DATA LISTING:
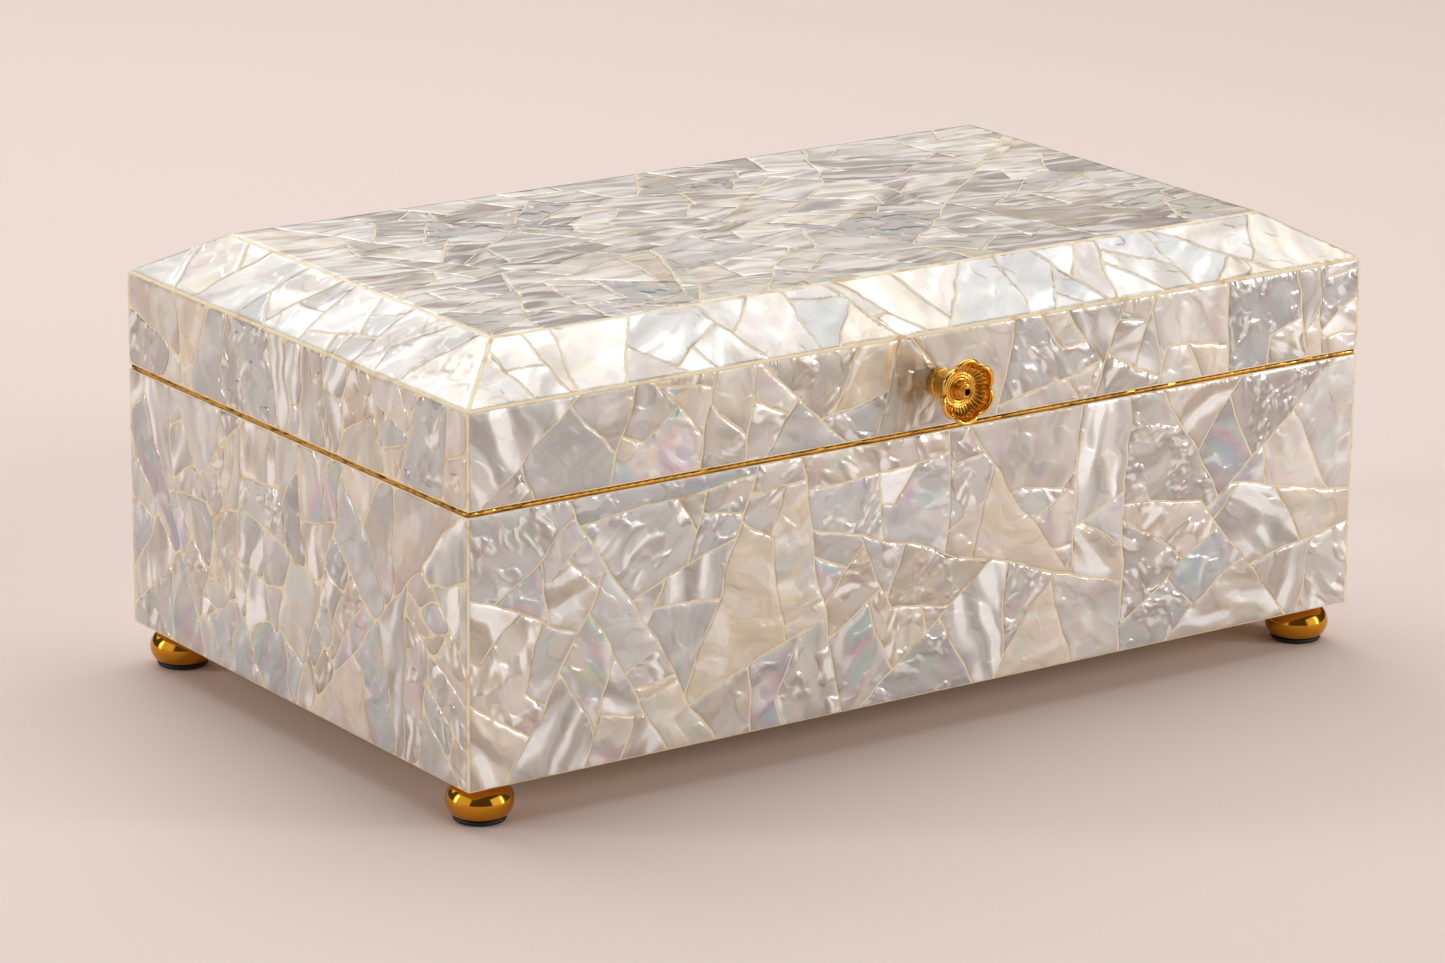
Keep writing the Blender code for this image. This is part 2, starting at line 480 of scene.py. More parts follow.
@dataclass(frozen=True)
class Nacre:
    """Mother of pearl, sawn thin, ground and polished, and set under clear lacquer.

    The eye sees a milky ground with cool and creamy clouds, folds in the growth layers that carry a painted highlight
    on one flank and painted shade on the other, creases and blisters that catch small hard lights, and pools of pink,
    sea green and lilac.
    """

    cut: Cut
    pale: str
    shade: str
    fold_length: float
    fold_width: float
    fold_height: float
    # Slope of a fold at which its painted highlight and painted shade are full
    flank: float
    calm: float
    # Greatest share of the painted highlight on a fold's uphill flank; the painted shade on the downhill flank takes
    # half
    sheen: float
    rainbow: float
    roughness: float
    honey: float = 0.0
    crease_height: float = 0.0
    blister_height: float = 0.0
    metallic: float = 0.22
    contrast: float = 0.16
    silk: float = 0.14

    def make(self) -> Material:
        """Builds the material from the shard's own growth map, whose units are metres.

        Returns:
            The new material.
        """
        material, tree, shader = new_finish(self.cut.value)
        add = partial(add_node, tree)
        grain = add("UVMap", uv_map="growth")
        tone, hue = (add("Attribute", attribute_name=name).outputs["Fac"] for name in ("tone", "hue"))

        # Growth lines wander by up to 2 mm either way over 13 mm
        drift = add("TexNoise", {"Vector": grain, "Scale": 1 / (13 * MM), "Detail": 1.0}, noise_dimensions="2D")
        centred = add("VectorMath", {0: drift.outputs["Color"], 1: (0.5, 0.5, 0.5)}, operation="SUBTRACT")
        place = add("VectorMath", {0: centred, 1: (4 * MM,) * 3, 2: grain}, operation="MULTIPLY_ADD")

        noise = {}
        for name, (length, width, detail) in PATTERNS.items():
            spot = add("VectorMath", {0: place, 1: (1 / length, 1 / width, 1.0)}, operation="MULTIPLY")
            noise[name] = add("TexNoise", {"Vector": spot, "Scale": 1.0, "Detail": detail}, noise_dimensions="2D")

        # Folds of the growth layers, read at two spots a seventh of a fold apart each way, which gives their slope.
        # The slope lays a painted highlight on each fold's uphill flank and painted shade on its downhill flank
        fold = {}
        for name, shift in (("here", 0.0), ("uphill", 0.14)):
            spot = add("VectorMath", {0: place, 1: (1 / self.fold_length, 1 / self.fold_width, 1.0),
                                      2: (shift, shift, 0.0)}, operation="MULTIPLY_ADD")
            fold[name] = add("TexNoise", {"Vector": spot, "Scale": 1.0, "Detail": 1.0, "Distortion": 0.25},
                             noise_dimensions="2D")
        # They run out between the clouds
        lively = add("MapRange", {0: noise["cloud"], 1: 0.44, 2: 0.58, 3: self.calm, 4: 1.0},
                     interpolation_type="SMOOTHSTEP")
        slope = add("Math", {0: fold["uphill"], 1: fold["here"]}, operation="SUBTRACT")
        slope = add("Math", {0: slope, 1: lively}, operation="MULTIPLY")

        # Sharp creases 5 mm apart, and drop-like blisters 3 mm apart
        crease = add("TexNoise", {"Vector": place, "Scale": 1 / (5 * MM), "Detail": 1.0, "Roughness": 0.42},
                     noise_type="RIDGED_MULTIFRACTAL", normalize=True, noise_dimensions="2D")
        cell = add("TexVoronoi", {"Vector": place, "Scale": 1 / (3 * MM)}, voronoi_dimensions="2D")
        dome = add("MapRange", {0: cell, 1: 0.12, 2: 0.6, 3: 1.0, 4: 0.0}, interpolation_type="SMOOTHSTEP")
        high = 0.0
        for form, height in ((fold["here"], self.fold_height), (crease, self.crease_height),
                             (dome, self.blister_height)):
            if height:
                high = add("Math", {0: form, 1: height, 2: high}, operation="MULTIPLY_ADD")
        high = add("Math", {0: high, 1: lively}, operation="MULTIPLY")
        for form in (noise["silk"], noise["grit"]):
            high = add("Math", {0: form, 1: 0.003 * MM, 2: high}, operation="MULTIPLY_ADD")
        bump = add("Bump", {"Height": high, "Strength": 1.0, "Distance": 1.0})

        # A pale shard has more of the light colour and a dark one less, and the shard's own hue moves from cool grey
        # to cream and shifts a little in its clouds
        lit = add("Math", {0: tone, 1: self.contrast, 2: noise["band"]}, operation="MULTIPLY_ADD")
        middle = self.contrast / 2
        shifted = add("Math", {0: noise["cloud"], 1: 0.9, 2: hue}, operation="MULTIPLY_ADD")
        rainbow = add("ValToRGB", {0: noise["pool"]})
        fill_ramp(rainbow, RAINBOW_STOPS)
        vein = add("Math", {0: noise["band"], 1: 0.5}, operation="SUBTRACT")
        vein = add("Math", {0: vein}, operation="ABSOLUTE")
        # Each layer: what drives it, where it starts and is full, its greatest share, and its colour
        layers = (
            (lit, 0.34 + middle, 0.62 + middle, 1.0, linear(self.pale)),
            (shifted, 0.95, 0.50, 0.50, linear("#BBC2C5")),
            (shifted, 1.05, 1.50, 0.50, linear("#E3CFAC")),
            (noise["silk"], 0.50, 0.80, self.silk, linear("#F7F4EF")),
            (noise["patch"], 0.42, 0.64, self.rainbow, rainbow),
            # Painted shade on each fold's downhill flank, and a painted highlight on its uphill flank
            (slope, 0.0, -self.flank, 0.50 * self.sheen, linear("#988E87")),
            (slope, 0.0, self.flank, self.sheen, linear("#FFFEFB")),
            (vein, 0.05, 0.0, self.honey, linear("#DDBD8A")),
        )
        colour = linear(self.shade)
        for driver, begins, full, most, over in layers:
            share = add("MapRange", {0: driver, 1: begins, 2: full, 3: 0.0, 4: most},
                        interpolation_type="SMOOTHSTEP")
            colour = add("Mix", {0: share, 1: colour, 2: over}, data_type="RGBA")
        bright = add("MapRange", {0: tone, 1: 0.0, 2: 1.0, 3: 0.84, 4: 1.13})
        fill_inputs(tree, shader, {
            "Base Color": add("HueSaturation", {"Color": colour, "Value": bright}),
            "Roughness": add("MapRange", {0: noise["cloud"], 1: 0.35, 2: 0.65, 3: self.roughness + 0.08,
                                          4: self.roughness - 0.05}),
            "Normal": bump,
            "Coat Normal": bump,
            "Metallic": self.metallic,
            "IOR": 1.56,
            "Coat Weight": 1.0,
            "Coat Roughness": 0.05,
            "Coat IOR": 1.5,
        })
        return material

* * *

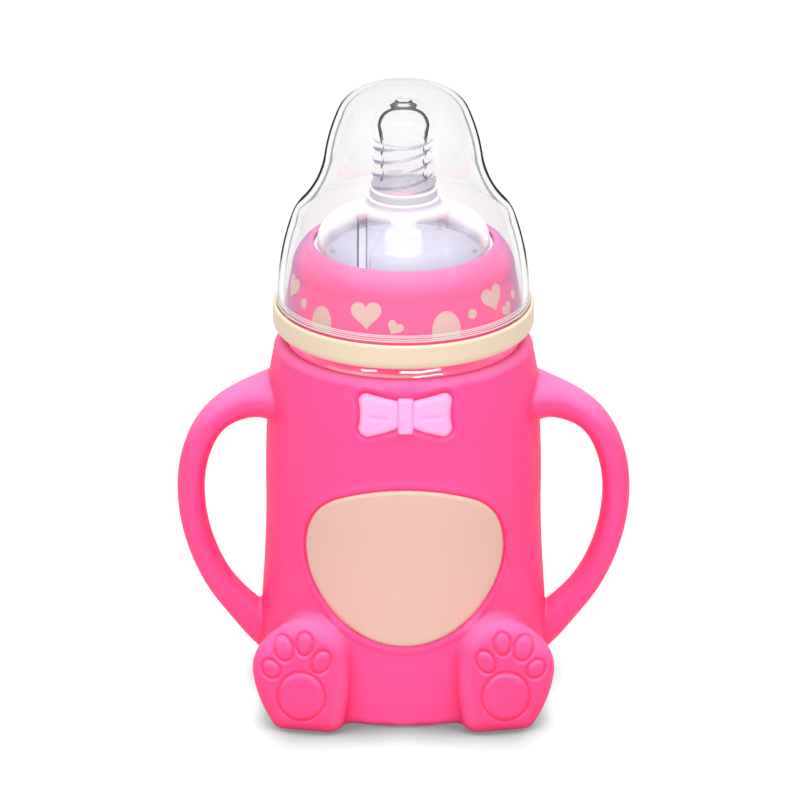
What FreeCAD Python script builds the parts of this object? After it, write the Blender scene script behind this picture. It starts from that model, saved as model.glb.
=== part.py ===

TASK DESCRIPTION:
Your task is to extract exactly the lines starting at the line with "Keep writing the" and ending at the line with "for name in", including both ends, and no other lines.

REPLY TO THE TASK:
Keep writing the Blender code for this image. This is part 2, starting at line 480 of scene.py. More parts follow.
@dataclass(frozen=True)
class Nacre:
    """Mother of pearl, sawn thin, ground and polished, and set under clear lacquer.

    The eye sees a milky ground with cool and creamy clouds, folds in the growth layers that carry a painted highlight
    on one flank and painted shade on the other, creases and blisters that catch small hard lights, and pools of pink,
    sea green and lilac.
    """

    cut: Cut
    pale: str
    shade: str
    fold_length: float
    fold_width: float
    fold_height: float
    # Slope of a fold at which its painted highlight and painted shade are full
    flank: float
    calm: float
    # Greatest share of the painted highlight on a fold's uphill flank; the painted shade on the downhill flank takes
    # half
    sheen: float
    rainbow: float
    roughness: float
    honey: float = 0.0
    crease_height: float = 0.0
    blister_height: float = 0.0
    metallic: float = 0.22
    contrast: float = 0.16
    silk: float = 0.14

    def make(self) -> Material:
        """Builds the material from the shard's own growth map, whose units are metres.

        Returns:
            The new material.
        """
        material, tree, shader = new_finish(self.cut.value)
        add = partial(add_node, tree)
        grain = add("UVMap", uv_map="growth")
        tone, hue = (add("Attribute", attribute_name=name).outputs["Fac"] for name in ("tone", "hue"))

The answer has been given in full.